A healthy Pando fleet shows consistent change throughput across all active trunks, with no Orphaned trunks and no Overloaded trunks requiring emergency re-provisioning.

  • Every trunk has a non-zero change count at each weekly review — confirming that all provisioned trunks are contributing to the Convoy
  • The fleet's average Changes per Trunk tracks within 10% of the target profile established at Convoy start, indicating reliable scope estimation by Feature Captains
  • Zero Orphaned trunks at Convoy close — all trunks either Merged or Thriving, with no Trunk Abandonment Reports filed
  • An increasing fleet-wide Changes per Trunk average across consecutive Convoys demonstrates that the organization is scaling its Pando implementation effectively and that the investment in trunk provisioning infrastructure is delivering returns

See Also

11 - Change Request Lead Time

The elapsed time between change initiation and CRAP approval, the definitive measure of an organization’s planning maturity and governance discipline!

Change Request Lead Time measures the number of calendar days elapsed between the moment a change record is opened in the enterprise change management platform and the moment the Change Rejection or Acceptance Party (CRAP) renders a unanimous approval decision. It is the most direct measure of an organization’s planning maturity available to SADMF practitioners. A long lead time does not indicate a slow process; it indicates a team that plans far enough ahead to allow the governance process to function as designed. A short lead time indicates a team that is reacting rather than planning, and whose changes are therefore arriving at the Change Adjudication Convening without the preparation they deserve.

SADMF Metric — Planning Maturity
Change Request Lead Time
FORMULA CRLT = Date of CRAP Approval − Date of Change Record Creation
Owner Role
Chief Signals Officer
Cadence
Per Convoy Cycle
Minimum Target
5 Calendar Days
Excellence Target
30 Calendar Days
How Lead Time Is Measured
1
Change Record Opened
The timestamp of change record creation in the enterprise change management platform is the official start of the lead time clock. Records opened at the moment of code completion receive no favourable treatment; they are simply late.
2
Signature Protocol Completed
The Integrated Record and Signature Protocol must be completed, including all verification cycles. Each failed verification round that requires a new approval circuit is included in the lead time. Teams that plan ahead allow sufficient time for multiple verification attempts without approaching the submission deadline.
3
Convening Session Attended
Changes placed on the Convening agenda are reviewed in submission order. A change submitted two days before the agenda cutoff and approved at that session will have a shorter lead time than one submitted at the same cutoff but deferred. Neither outcome reflects poorly on the CRAP; both reflect directly on the submitting team's planning horizon.
4
CRAP Approval Recorded
The moment unanimous approval is recorded in the meeting minutes, the clock stops. The Chief Signals Officer collects lead times from all approved changes at the close of each Convoy cycle and publishes the Lead Time Distribution Report.
What Good Looks Like

A planning-mature team opens change records at the start of feature work, not at the end, achieving lead times that reflect genuine organizational foresight.
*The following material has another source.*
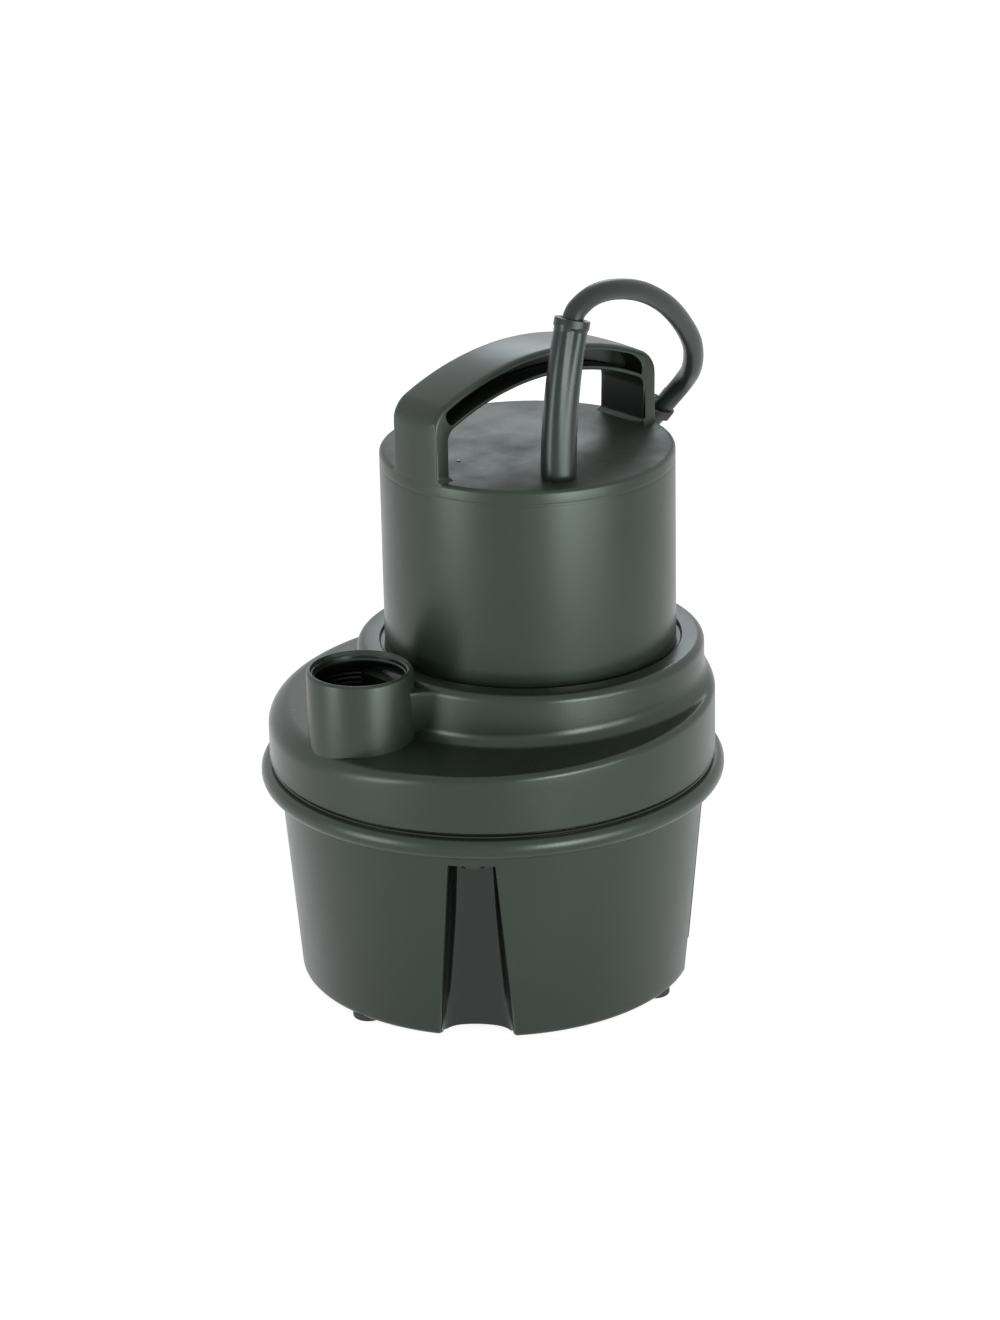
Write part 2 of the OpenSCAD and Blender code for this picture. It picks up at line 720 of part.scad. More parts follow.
module water_way() {
    at_axis() translate([0, 0, skirt_top - over])
        cylinder(r = volute_r, h = volute_top - skirt_top + over, $fn = big_fn);
    at_axis() translate([-volute_shift, 0, skirt_top - over])
        cylinder(r = volute_r, h = volute_top - skirt_top + over, $fn = big_fn);
    translate([port_x, port_y, duct_z]) rotate([0, 90, 0])
        cylinder(r = duct_r, h = axis_x - port_x - volute_r + duct_r, $fn = mid_fn);
    port_at(duct_z - duct_r) cylinder(r = port_throat_r, h = port_z - duct_z, $fn = mid_fn);
    port_at(port_z - port_bore_len) cylinder(r = port_bore_r, h = port_bore_len + over, $fn = big_fn);
    port_at(port_z - mouth_h) cylinder(r1 = port_bore_r, r2 = mouth_r, h = mouth_h + eps, $fn = big_fn);
}
module pump_body() {
    color("#454b47") difference() {
        union() {
            difference() {
                body_shell();
                body_hollow();
            }
            difference() {
                at_recess(fix_at) translate([0, 0, fix_z])
                    cylinder(r = fix_boss_r, h = skirt_top + core_h + over - fix_z, $fn = small_fn);
                at_axis() cylinder(r = plate_r + plate_room, h = skirt_top, $fn = big_fn);
            }
        }
        water_way();
        at_axis() translate([0, 0, seat_z])
            cylinder(r = motor_r + seat_groove, h = seat_sink + over, $fn = big_fn);
        at_axis() cylinder(r = hub_hole_r, h = seat_z + over, $fn = mid_fn);
        at_axis() translate([0, 0, seat_z - 2 * ring_r])
            tube(ring_groove_r + ring_room, ring_groove_r - ring_room, 2 * ring_r + over, big_fn);
        at_axis() around(body_screws_n, body_screw_at, body_screw_turn) {
            cylinder(r = screw_r + screw_gap, h = seat_z + over, $fn = small_fn);
            cylinder(r = sink_r, h = body_screw_z, $fn = small_fn);
        }
        at_recess(fix_at) cylinder(r = pilot_r, h = skirt_top - 2, $fn = small_fn);
        at_axis() around(4, plate_screw_at, 10)
            cylinder(r = pilot_r, h = skirt_top + plate_screw_len, $fn = small_fn);
    }
}
module body_screws() {
    color("#c4c7ca") at_axis() around(body_screws_n, body_screw_at, body_screw_turn)
        translate([0, 0, body_screw_z])
            screw(body_screw_len, screw_r, sink_r - sink_gap, body_head_h);
}
module volute_plate() {
    z = skirt_top - plate_t;
    eye_wall = 3;
    color("#3a3f3c") at_axis() difference() {
        union() {
            translate([0, 0, z]) cylinder(r = plate_r, h = plate_t, $fn = big_fn);
            translate([0, 0, z - eye_len])
                cylinder(r = eye_r + eye_wall, h = eye_len + eps, $fn = mid_fn);
        }
        translate([0, 0, z - eye_len - over])
            cylinder(r = eye_r, h = eye_len + plate_t + 2 * over, $fn = mid_fn);
        around(4, plate_screw_at, 10) translate([0, 0, z - over])
            cylinder(r = screw_r + screw_gap, h = plate_t + 2 * over, $fn = small_fn);
    }
}
module volute_plate_screws() {
    color("#c4c7ca") at_axis() around(4, plate_screw_at, 10) translate([0, 0, skirt_top - plate_t])
        screw(plate_screw_len, screw_r, sink_r - sink_gap, 2.4);
}

// ---- strainer base ----
base_taper = (base_top_r - base_bottom_r) / base_h;
module frustum(inset, z0, z1) {
    translate([0, 0, z0]) cylinder(h = z1 - z0, r1 = base_bottom_r + base_taper * (z0 - foot_h) - inset,
        r2 = base_bottom_r + base_taper * (z1 - foot_h) - inset, $fn = big_fn);
}
module recess_block(grow, top) {
    low = -over;
    slope = (recess_bottom_w - recess_top_w) / 2 / recess_top;
    wl = recess_bottom_w / 2 + grow + slope * over;
    wt = recess_bottom_w / 2 + grow - slope * top;
    at_recess(recess_back - grow) translate([0, 0, foot_h]) rotate([90, 0, 90])
        linear_extrude(drum_r - recess_back + 2 * grow)
            polygon([[-wl, low], [wl, low], [wt, top], [-wt, top]]);
}
module strainer_base() {
    lip = 5;
    edge = 2.5;
    color("#454b47") difference() {
        union() {
            difference() {
                union() {
                    frustum(0, foot_h + edge, base_top);
                    frustum(edge, foot_h, foot_h + edge + over);
                    translate([0, 0, foot_h + edge]) rotate_extrude($fn = big_fn)
                        translate([base_bottom_r - edge, 0]) circle(edge, $fn = mid_fn);
                    translate([0, 0, base_top - eps]) cylinder(r = base_top_r, h = lip, $fn = big_fn);
                }
                difference() {
                    union() {
                        frustum(base_wall, foot_h - over, base_top);
                        translate([0, 0, base_top - over])
                            cylinder(r = base_top_r - base_wall, h = lip + 2 * over, $fn = big_fn);
                    }
                    recess_block(base_wall, recess_top + pad_t);
                }
            }
            intersection() {
                for (a = feet_dirs) rotate(a) translate([feet_at, 0, foot_h])
                    cylinder(r = foot_r, h = foot_boss_h, $fn = mid_fn);
                frustum(1, foot_h, base_top);
            }
        }
        recess_block(0, recess_top);
        at_recess(recess_back - 2 * base_wall) translate([0, 0, foot_h + arch_h - arch_r])
            rotate([0, 90, 0]) cylinder(r = arch_r, h = drum_r - recess_back, $fn = 2 * big_fn);
        at_recess(fix_at) translate([0, 0, recess_top])
            cylinder(r = hole_r, h = pad_t + foot_h + over, $fn = small_fn);
        at_recess(fix_at) translate([0, 0, foot_h + recess_top - over])
            cylinder(r = head_r + sink_gap, h = head_h + over, $fn = small_fn);
        for (a = feet_dirs) rotate(a) translate([feet_at, 0, 0])
            cylinder(r = stem_r + seat_gap, h = foot_h + stem_h, $fn = mid_fn);
    }
}
module base_screws() {
    color("#c4c7ca") at_recess(fix_at) translate([0, 0, foot_h + recess_top + head_h])
        screw(base_screw_len, screw_r, head_r, head_h);
}
module intake_screen() {
    bar_pitch = 12;
    gap_w = 4;
    slots_r = screen_r - bar_pitch * 0.6;
    side = floor(slots_r / bar_pitch);
    color("#2c302e") difference() {
        translate([0, 0, screen_z]) cylinder(r = screen_r, h = screen_t, $fn = big_fn);
        for (i = [-side : side]) for (s = [-1, 1])
            let (x = bar_pitch * i, l = sqrt(slots_r * slots_r - x * x) - gap_w)
                translate([x - gap_w / 2, s > 0 ? gap_w : -gap_w - l, screen_z - over])
                    cube([gap_w, l, screen_t + 2 * over]);
    }
}
module rubber_feet() {
    color("#1c1e1d") for (a = feet_dirs) rotate(a) translate([feet_at, 0, 0]) {
        cylinder(r = foot_r, h = foot_h, $fn = mid_fn);
        cylinder(r = stem_r, h = foot_h + stem_h - 0.5, $fn = small_fn);
    }
}

// ---- cord ----
module cable_tie() {
    tie_w = 4.8;
    tie_t = 1.3;
    head = [5, 4, 6.8];
    tail = 9;
    color("#17191a") at_tie() {
        translate([0, 0, -tie_w / 2]) linear_extrude(tie_w) difference() {
            union() {
                circle(cord_r + tie_t, $fn = mid_fn);
                translate([-tie_reach, 0]) circle(cord_r + tie_t, $fn = mid_fn);
                translate([-tie_reach, -cord_r - tie_t]) square([tie_reach, 2 * (cord_r + tie_t)]);
            }
            circle(cord_r, $fn = mid_fn);
            translate([-tie_reach, 0]) circle(cord_r, $fn = mid_fn);
            translate([-tie_reach, -cord_r]) square([tie_reach, 2 * cord_r]);
        }
        translate([-head[0] / 2, -cord_r - tie_t - head[1] + eps, -head[2] / 2]) cube(head);
        translate([-tie_reach, cord_r + tie_t - eps, -tie_w / 2]) cube([tie_t, tail, tie_w]);
    }
}
module power_cord() {
    color("#3a403c") sweep(cord_pts, cord_dirs, cord_r, 10, [1, 0, 0]);
}
module cord_coil() {
    color("#3a403c") sweep(coil_pts, tangents(coil_pts), cord_r, 6, [0, 0, 1]);
}
coil_wrap_dir = 60;
wrap_w = 16;
wrap_t = 1;
wrap_gap = 0.6;
module coil_tie() {
    r_in = coil_out - coil_pitch * coil_turns - cord_r - wrap_t;
    r_out = coil_out + cord_r + wrap_t;
    high = coil_z + coil_rise + cord_r + wrap_gap;
    color("#17191a") translate([coil_mid[0], coil_mid[1], 0]) rotate(coil_wrap_dir)
        translate([0, wrap_w / 2, 0]) rotate([90, 0, 0]) linear_extrude(wrap_w) difference() {
            translate([r_in - wrap_t, 0]) square([r_out - r_in + 2 * wrap_t, high + wrap_t]);
            translate([r_in, wrap_t]) square([r_out - r_in, high - wrap_t]);
        }
}
plug_r = 15;
plug_len = 34;
plug_boot_r = 7.5;
plug_boot_h = 12;
plug_flare_h = 8;
module at_plug() {
    translate(coil_end) rotate(atan2(coil_out_dir[1], coil_out_dir[0])) rotate([0, 90, 0]) children();
}
module plug_body() {
    low = plug_boot_h + plug_flare_h;
    color("#1f2221") at_plug() {
        cylinder(r1 = cord_r + 1.5, r2 = plug_boot_r, h = plug_boot_h, $fn = mid_fn);
        translate([0, 0, plug_boot_h - eps])
            cylinder(r1 = plug_boot_r, r2 = plug_r, h = plug_flare_h + eps, $fn = mid_fn);
        translate([0, 0, low - eps]) cylinder(r = plug_r, h = plug_len - low + eps, $fn = mid_fn);
    }
}
module plug_blades() {
    blade = [6.3, 1.5, 17];
    apart = 12.7;
    blade_x = 4.5;
    pin_x = blade_x - 11.9;
    color("#c9b26a") at_plug() translate([0, 0, plug_len]) {
        for (s = [-1, 1]) translate([blade_x - blade[0] / 2, (s * apart - blade[1]) / 2, 0]) cube(blade);
        translate([pin_x, 0, 0]) cylinder(r = 2.4, h = 20, $fn = mid_fn);
    }
}
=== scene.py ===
import json
import math

import bmesh
import bpy
import numpy as np
from mathutils import Matrix, Vector


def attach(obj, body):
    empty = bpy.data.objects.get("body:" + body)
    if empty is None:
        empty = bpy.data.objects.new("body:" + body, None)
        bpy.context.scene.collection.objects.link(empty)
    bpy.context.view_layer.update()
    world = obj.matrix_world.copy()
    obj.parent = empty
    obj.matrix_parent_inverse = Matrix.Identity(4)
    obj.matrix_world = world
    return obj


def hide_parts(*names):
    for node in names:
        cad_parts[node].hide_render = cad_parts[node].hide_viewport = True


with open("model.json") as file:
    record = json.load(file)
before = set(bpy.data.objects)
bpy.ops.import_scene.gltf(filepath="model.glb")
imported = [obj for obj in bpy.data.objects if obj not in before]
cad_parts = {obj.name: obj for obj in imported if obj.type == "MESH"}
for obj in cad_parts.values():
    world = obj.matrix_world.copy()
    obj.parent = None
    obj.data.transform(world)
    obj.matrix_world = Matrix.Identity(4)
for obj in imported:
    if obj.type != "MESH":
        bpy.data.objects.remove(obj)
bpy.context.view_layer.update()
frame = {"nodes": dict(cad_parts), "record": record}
print("frame loaded,", len(frame["nodes"]), "nodes")

mm = 0.001
turn = 2 * np.pi

# shared places, in millimetres, as in the part's source
pump = {
    "axis": (20, -4), "motorR": 64.2, "seatZ": 151.2, "capZ": 240.4, "wall": 3,
    "tierR": 76.5, "tierZ": 153, "ledgeZ": 130.5, "ceilingZ": 118,
    "drumR": 98.5, "skirtR": 95, "baseTop": 96, "footH": 3,
    "port": (-72.7, 1), "portR": 23, "portZ": 160,
    "cordR": 4.5,
}


# meshes from grids
def gridQuads(rows, cols, closeRows, closeCols, first):
    # quads between neighbouring rows and columns; a closed side joins its last line to its first
    i = np.arange(rows if closeRows else rows - 1)
    j = np.arange(cols if closeCols else cols - 1)
    a, b = np.meshgrid(i, j, indexing="ij")
    a2, b2 = (a + 1) % rows, (b + 1) % cols
    quads = np.stack([a * cols + b, a * cols + b2, a2 * cols + b2, a2 * cols + b], -1)
    return quads.reshape(-1, 4) + first


def added(name, data):
    # a new object with that data, in the scene
    thing = bpy.data.objects.new(name, data)
    bpy.context.scene.collection.objects.link(thing)
    return thing


def joined(*axes):
    # numbers for each axis, spread to one shape and laid side by side as points
    return np.stack(np.broadcast_arrays(*axes), -1)


def openEnds(grid):
    # a grid whose columns close into a ring, from its first row to its last
    return grid, False, True


def closedRing(grid):
    # a grid that closes both ways, as a ring's skin does
    return grid, True, True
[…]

  • A minimum lead time of 5 calendar days is required for any change to be considered planned. Changes falling below this threshold are flagged as reactive and recorded in the team's planning maturity profile
  • The preferred lead time target is 30 calendar days, reflecting a team that has committed to a change before the work begins rather than after it concludes
  • Teams whose median lead time meets or exceeds 30 days across a full Convoy cycle receive a Planning Excellence commendation from the Admiral's Transformation Office, awarded at the quarterly all-hands
  • Teams sustaining a 30-day median across three consecutive Convoys are recognized with the Sustained Foresight Award and receive priority placement on the CRAP agenda for the following Convoy cycle

The 5-day floor exists because the Integrated Record and Signature Protocol cannot physically complete in fewer than five days under normal operating conditions. Signature collection, transmission, verification, and archival each require time that cannot be compressed without compromising integrity. A change with a lead time below five days has either bypassed a step in the protocol or benefited from a coincidence of circumstances that cannot be relied upon. Neither constitutes a repeatable process, and the SADMF does not recognize sub-five-day lead times as evidence of process efficiency.
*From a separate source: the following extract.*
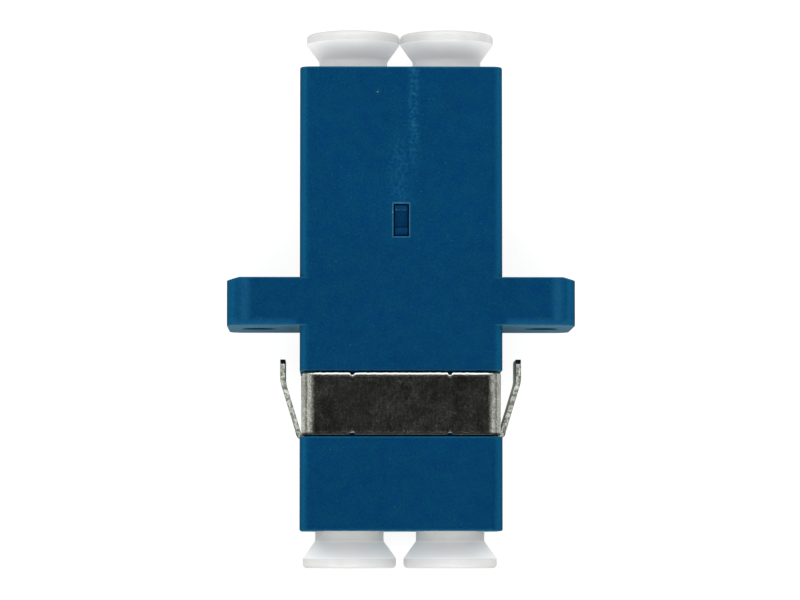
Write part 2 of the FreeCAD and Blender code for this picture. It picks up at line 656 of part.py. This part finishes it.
def write_steps(bodies):
    os.makedirs("parts", exist_ok=True)
    for body in bodies:
        shape = body.Shape
        if shape.isNull() or not shape.isValid() or len(shape.Solids) != 1:
            raise RuntimeError(f"{body.Label} is not one valid solid")
    for body in bodies:
        body.Shape.exportStep(f"parts/{body.Label}.step")
        print(f"{body.Label}: {body.Shape.Volume:.2f} mm3")


pieces = [make_housing(), make_holder(), make_retainer()]
pieces += [make_split_sleeve("split_sleeve_left", -1), make_split_sleeve("split_sleeve_right", 1)]
pieces += [make_clip(), *make_dust_caps()]
document.recompute()
check_document()
write_steps(pieces)
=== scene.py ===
import math
import random

import bmesh
import bpy
from mathutils import Matrix, Vector


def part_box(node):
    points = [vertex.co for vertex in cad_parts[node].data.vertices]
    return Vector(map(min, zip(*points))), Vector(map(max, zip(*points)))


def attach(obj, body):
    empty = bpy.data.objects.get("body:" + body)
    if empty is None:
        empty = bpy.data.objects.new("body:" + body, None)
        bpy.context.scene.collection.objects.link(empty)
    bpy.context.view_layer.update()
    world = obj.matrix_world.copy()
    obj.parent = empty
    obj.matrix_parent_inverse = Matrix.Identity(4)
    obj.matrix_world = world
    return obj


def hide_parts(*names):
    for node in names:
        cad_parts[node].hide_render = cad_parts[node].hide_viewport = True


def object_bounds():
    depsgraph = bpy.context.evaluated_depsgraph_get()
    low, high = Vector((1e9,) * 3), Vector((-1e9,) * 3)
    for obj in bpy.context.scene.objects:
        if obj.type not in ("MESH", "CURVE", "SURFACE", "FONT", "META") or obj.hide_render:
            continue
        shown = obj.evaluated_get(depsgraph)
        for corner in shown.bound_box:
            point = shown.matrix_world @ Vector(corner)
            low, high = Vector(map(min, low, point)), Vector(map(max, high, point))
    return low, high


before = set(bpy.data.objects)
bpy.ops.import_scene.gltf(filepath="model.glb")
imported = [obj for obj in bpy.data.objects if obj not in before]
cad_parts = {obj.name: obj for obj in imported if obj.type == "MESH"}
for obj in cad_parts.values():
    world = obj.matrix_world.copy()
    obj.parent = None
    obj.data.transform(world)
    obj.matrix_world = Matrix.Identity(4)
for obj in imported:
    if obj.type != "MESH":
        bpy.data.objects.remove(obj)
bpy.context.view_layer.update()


# --- Housing ------------------------------------------------------------------------------------
# The housing is one injection moulding in a blue polycarbonate blend. The mould is spark-eroded,
# which leaves a fine matte grain, and the resin shows faint mottling, a paler weld line between
# the rear ports, and a blush where it flowed past the snap window.

MM = 0.001
WIDE_FACE = (3.7 * MM, 4.0 * MM)    # the face's marks fade in between these heights
WELD_LINE = 0.78 * MM               # across, in X
GATE = -0.1 * MM
WINDOW_HALF_WIDTH = 0.5 * MM
WINDOW_HALF_LENGTH = 1.05 * MM
WINDOW_MIDDLE = 6.66 * MM           # along, in Y
GROOVE_REAR = -2.96 * MM
EAR_ROOT = (6.5 * MM, 6.8 * MM)     # across, where the ears' marks fade in
EAR_BAND = 9.9 * MM
SCREW_HOLE = 9.035 * MM
SCREW_HOLE_RADIUS = 1.13 * MM


def srgb(red, green, blue):
    """A linear colour from 8-bit screen values."""
    def linear(part):
        part /= 255
        return part / 12.92 if part <= 0.04045 else ((part + 0.055) / 1.055) ** 2.4
    return (linear(red), linear(green), linear(blue), 1.0)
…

The 30-day target requires teams to plan the shape of a change before they begin implementing it. Critics of this standard argue that requirements evolve during development, making early change records inaccurate by the time approval is sought. The SADMF views this objection as evidence that the team is beginning work before requirements are sufficiently stable, which is itself a planning maturity failure. A team that cannot describe a change 30 days before it is complete is a team that started coding too soon.
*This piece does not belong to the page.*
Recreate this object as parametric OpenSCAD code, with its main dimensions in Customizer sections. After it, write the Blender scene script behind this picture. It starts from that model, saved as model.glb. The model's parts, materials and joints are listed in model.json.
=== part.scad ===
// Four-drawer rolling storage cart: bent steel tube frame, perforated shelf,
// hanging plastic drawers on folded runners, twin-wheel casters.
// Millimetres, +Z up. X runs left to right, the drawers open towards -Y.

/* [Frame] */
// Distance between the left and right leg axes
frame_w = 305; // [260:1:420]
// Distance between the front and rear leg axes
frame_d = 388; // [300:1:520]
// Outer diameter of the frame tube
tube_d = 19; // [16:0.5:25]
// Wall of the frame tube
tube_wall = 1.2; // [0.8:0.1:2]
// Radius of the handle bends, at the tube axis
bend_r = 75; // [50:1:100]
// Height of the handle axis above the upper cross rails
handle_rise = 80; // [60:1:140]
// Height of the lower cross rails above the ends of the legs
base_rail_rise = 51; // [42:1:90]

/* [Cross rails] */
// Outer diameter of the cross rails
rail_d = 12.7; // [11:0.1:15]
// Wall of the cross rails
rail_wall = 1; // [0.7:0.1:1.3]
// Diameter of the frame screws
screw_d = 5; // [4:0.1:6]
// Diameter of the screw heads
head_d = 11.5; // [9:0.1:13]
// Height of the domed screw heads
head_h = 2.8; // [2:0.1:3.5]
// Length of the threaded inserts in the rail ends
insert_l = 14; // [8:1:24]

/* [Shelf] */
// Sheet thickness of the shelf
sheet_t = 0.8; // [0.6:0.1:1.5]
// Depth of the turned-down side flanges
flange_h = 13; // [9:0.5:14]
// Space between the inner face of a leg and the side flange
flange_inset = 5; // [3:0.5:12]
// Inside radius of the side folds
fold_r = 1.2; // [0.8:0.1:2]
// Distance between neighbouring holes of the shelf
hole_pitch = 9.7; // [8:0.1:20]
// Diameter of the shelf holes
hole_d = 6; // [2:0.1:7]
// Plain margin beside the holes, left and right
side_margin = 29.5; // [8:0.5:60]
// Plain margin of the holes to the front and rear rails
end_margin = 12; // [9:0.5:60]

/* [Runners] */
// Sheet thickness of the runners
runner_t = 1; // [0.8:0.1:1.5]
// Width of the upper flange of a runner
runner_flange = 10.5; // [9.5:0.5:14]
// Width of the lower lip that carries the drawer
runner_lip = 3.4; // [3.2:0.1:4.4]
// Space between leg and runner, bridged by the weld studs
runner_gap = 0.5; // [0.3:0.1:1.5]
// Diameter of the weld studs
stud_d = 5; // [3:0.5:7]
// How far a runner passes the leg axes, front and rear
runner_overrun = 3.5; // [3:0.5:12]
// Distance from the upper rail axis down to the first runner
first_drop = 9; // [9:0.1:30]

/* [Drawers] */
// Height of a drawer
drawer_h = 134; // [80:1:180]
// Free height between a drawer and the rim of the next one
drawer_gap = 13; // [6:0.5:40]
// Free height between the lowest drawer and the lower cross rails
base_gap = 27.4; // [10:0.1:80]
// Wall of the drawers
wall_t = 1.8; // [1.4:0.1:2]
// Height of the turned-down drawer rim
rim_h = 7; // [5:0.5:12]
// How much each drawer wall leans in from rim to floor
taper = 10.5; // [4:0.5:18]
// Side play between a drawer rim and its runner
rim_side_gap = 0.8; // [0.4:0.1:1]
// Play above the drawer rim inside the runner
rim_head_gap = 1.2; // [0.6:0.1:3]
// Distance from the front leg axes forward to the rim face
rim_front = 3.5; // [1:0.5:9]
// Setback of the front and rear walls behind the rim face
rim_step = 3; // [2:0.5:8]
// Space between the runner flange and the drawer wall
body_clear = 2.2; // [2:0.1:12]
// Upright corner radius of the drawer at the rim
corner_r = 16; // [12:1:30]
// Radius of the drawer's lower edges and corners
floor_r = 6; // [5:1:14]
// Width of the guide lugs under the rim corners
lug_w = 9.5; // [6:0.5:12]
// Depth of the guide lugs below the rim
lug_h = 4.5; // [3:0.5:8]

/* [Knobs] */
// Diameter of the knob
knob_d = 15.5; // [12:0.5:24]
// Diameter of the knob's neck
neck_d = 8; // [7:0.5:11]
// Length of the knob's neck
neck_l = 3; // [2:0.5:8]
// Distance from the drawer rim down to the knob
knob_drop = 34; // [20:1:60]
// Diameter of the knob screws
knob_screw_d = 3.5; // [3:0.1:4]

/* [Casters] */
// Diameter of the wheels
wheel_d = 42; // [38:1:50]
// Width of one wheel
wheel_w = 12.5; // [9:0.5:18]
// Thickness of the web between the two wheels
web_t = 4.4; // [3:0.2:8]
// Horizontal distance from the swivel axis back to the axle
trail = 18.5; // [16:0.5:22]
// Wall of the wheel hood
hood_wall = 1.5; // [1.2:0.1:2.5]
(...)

The Lead Time Distribution Report

At the close of each Convoy cycle, the Chief Signals Officer publishes the Lead Time Distribution Report, which displays every approved change from that cycle ranked by lead time, alongside the submitting team and the number of signature verification rounds required. The report is distributed to all Feature Captains, the Commodore, and the Admiral’s Transformation Office.

Teams with lead times below 5 days are referred for a planning maturity review. Teams with lead times between 5 and 29 days are noted as compliant but not commended. Teams achieving the 30-day target are identified for recognition. The distribution of lead times across the organization is one of the most reliable indicators of whether the SADMF adoption effort is driving genuine behavioural change or merely producing documentation that post-dates the work it describes.